Indeed, another report from RES and Lloyds Register also pointed to potential problems with gas generators: and suggested that if inverter controlled solar and storage had been in place instead of gas generators, then the blackout may have been avoided.
But while all the focus in the post blackout analysis was on the wind farm settings – which, incidentally, have been fixed, as was illustrated in last Friday’s gas generator failure when the grid rode through an even greater loss of generation, and an even greater overload on the inter-connector – the issue around fossil fuel generators has been ignored.
“Without mandatory governor deadbands it is no longer possible for system planners to rely on the response of the synchronous units as the response (and location) will depend on the market enablement,” it notes.

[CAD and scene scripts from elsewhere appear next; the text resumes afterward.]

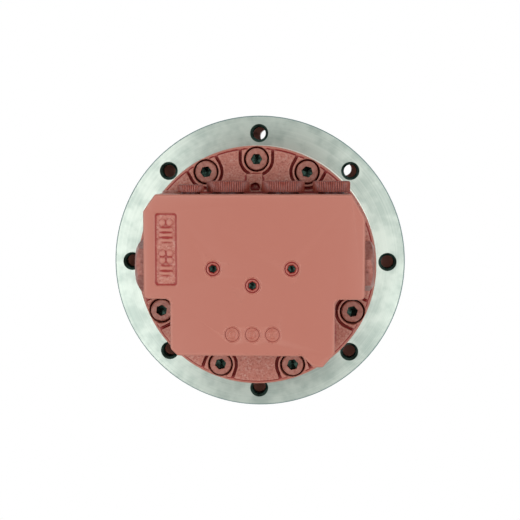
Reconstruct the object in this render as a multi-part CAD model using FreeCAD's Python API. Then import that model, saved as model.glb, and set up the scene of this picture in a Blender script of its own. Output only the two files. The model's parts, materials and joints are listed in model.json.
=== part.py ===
# Final drive of a small crawler excavator: a two-stage planetary hub with a built-in axial piston motor.
# Millimetres, +Z along the spin axis. The drive stands on its end cover, motor side up; the origin is the
# centre of the end cover's outer face. Names that end in _bottom, _top, _face or _height are heights.
import FreeCAD
import Part
import math
import os

Vector = FreeCAD.Vector
UP = Vector(0, 0, 1)

# ---- gear train -------------------------------------------------------------------------------------
gear_module = 2.0
pressure_angle = math.radians(25)
ring_teeth = 78
first_sun_teeth = 12
second_sun_teeth = 18
planet_count = 3
flank_gap = 0.12              # each flank is set back this far, so meshing teeth run with play
tooth_depth_below = 1.25      # dedendum, in modules
first_face_width = 16.0
second_face_width = 24.0
spline_module = 1.25
spline_pressure_angle = math.radians(30)
spline_gap = 0.05

first_planet_teeth = (ring_teeth - first_sun_teeth) // 2
second_planet_teeth = (ring_teeth - second_sun_teeth) // 2
first_centre_distance = gear_module * (first_sun_teeth + first_planet_teeth) / 2
second_centre_distance = gear_module * (second_sun_teeth + second_planet_teeth) / 2
ring_tip_radius = gear_module * (ring_teeth / 2 - 1)
ring_root_radius = gear_module * (ring_teeth / 2 + tooth_depth_below)

# ---- planets, pins and carriers -----------------------------------------------------------------------
roller_diameter = 3.0
roller_count = 15
roller_gap = 0.1
first_pin_radius = 8.0
second_pin_radius = 11.0
pin_head_thickness = 2.0
pin_head_gap = 0.5
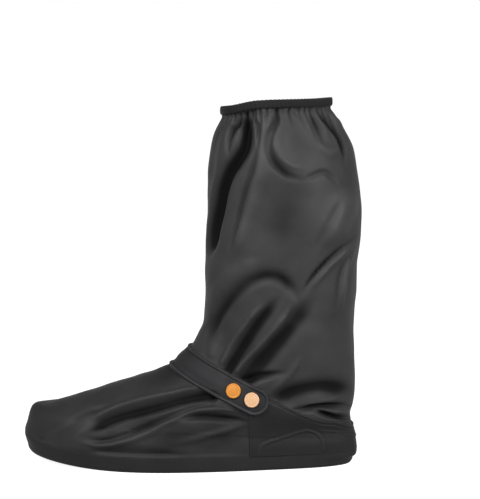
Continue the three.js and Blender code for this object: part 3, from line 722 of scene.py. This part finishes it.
# The arch on each side of the heel, seen from the side.
ARCH = [
    (70, 17), (73, 25.7), (88, 31), (111.4, 38.2), (118, 37.6),
    (123.6, 34.7), (128, 30), (130.3, 25.1), (131, 18),
]


def arch_bead(points):
    """The height of the bead pressed into each side of the counter."""
    line = along_spline(np.array(ARCH, float), np.linspace(0, len(ARCH) - 1, 90))
    away = np.linalg.norm(points[:, None, [0, 2]] - line[None], axis=2).min(1)
    bead = 0.7 * ridge(away, 0, 1.1) - 0.25 * ridge(away, 2.6, 1.0)
    return bead * smooth(np.abs(points[:, 1]), 12, 24)


COUNTER_SLANT = 0.86  # the way across to the sloping upper edge, for one length straight up


def make_counter():
    """The counter round the heel, with its tabs, up to the line of its upper edge."""

    def rule(up):
        def above(points):
            low = toe_lift(points[:, 0]) + RAND_HEIGHT + 0.35
            return points[:, 2] - (low + up * (counter_top(points[:, 0]) - low))

        return above

    columns, rows = 260, 64
    ups = np.linspace(0, 1, rows + 1)
    front = np.full(rows + 1, COUNTER_FRONT)
    outer = angle_where(OUTER, front, rule(ups))
    inner = angle_where(INNER, front, rule(ups))

    def place(u, v):
        first, last = np.interp(v, ups, outer), np.interp(v, ups, inner)
        angle = first + u * (last - first)
        level = level_where(angle, rule(v))
        spot = smooth_cover(angle, level)
        below_top = counter_top(spot[:, 0]) - spot[:, 2]
        edge = np.minimum(below_top * COUNTER_SLANT, spot[:, 0] - COUNTER_FRONT)
        wall = 0.2 + 1.1 * smooth(v, 0, 0.35)
        # The stitched lines are raised a little and, through the layer, painted paler as highlights.
        stitched = ridge(below_top, 5.2, 0.8) + ridge(below_top, 11.0, 0.8)
        bead = arch_bead(spot) + 0.55 * stitched * smooth(spot[:, 0], 116, 134)
        return layered(angle, level, 0.25, wall, edge, bead, hem_width=2.6, hem_rise=0.5)

    mesh = skin(columns, rows, place, (330, 45))
    piece = finish_piece(mesh, "counter_panel", counter_cloth, 0.8)
    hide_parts("heel_counter")


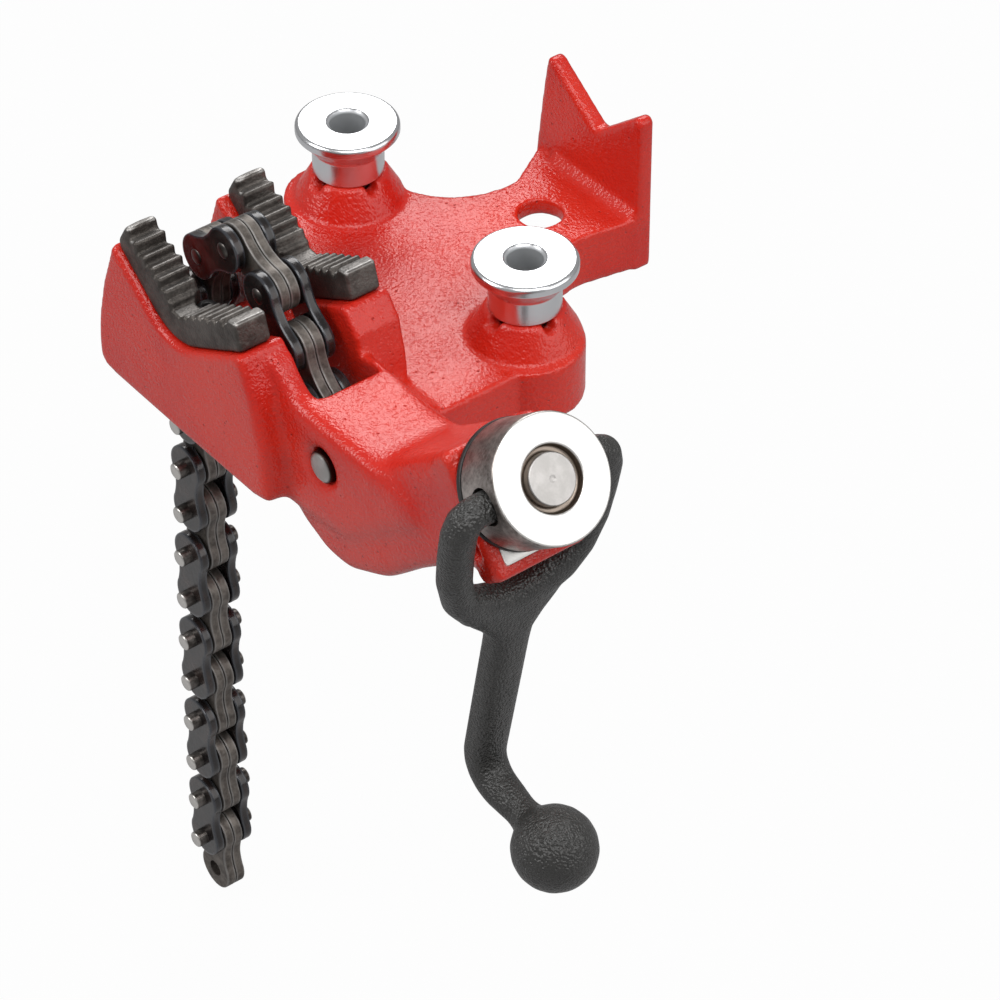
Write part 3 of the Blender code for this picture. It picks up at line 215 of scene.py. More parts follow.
above_axis, beside = measured(screw_up), measured((0, 1, 0))
bare = measured(screw_way).within(PAD_FROM_FACE - 2 * FEATHER, PAD_FROM_FACE - FEATHER)
bare = bare * above_axis.within(-PAD_BELOW + 4 * FEATHER, -PAD_BELOW + 5 * FEATHER)
bare = bare * beside.within(-PAD_HALF + 4 * FEATHER, -PAD_HALF + 5 * FEATHER)
bare = bare * (1 - beside.within(PAD_HALF - 5 * FEATHER, PAD_HALF - 4 * FEATHER))
red = enamel.blend(enamel.noise(26, 3.0).within(0.3, 0.7), (0.53, 0.013, 0.007), (0.61, 0.024, 0.011))
red = enamel.blend(pits * 0.55, red, (0.24, 0.004, 0.003))
enamel.set(Base_Color=enamel.blend(bare, red, (0.60, 0.59, 0.57)), Metallic=bare * 0.9,
           Roughness=0.22 + peel * 0.06 + bare * 0.14, Specular_IOR_Level=0.5)
relief = waves * 0.3 + peel * (0.14 + patches * 0.16) + grit * 0.12 - pits * 0.25
enamel.bump(relief * (1 - bare * 0.9), 1.2 * MM)

# %% [markdown]
# Steels
#
# The jaws are dark, oiled tool steel whose crests have been worn bright by use. That wear is shown only where
# the crests face up, and faces turned straight up are painted lighter still: part real wear, part painted
# highlight. The spools and the nut are plated: the spools mirror-bright, the nut satin. Bright metal shows
# mostly what surrounds it, so these finishes need little colour, only the marks of turning and a roughness
# that is not even.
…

In other words, it is a market mechanism similar to the one that was unable to awaken the 200MW Pelican Point gas-fired power station from its slumber when the market operator got its weather forecasts wrong in the recent heatwave, causing thousands of customers to lose power.
“We do not have adequate control engineering in the biggest infrastructure assets in the eastern states. We’ve got economists and lawyers everywhere, but they have displaced engineering nous.”
“There is a real and immediate control problem on synchronous generator units.”
And the solution? The reports authors suggest that switching off governors, as most synchronous generators do to avoid perverse penalties in the market-based system, should not be allowed. This idea has gotten support in some ministerial and regulatory circles.
“Given that a region has suffered a system black and the analysis to date has failed to question the logic of allowing local governors to be disabled or detuned to be made unresponsive, is a sign that the prior emphasis on control philosophy has been lost.
Disablement of governors within a region means spinning reserve is being held in the other regions and the security becomes more dependent on the interconnection.
When the deadbands are wide, successive small contingencies which were once easily controlled are able to cause an interconnector to exceed the protection settings for angular stability.
For these and other reasons the FCAS markets require considerable redesign so that primary control can be re-instated within a safer and up until recently a more normal operating band.”
And the final irony is that it is not the wind turbines or solar PV inverter installations that are affected by the poor frequency control – it is the synchronous units themselves – which means that the deterioration of frequency control represents a real risk to 94 per cent of the power system.
Synchronous units, the authors suggest, are at risk of serious or catastrophic damage when undamped frequency oscillations occur or when the controls on the unit act contrary to the system forces.
Individually the generators have become used to simply following their dispatch targets (as the market has incentivised them to do so) and not having active frequency control.
This reduces some minor wear and tear that occurs with using constant governor control, but the problem now is that the practise is widespread and, as a result, the frequency has significantly deteriorated, causing undesirable and unwanted consequences.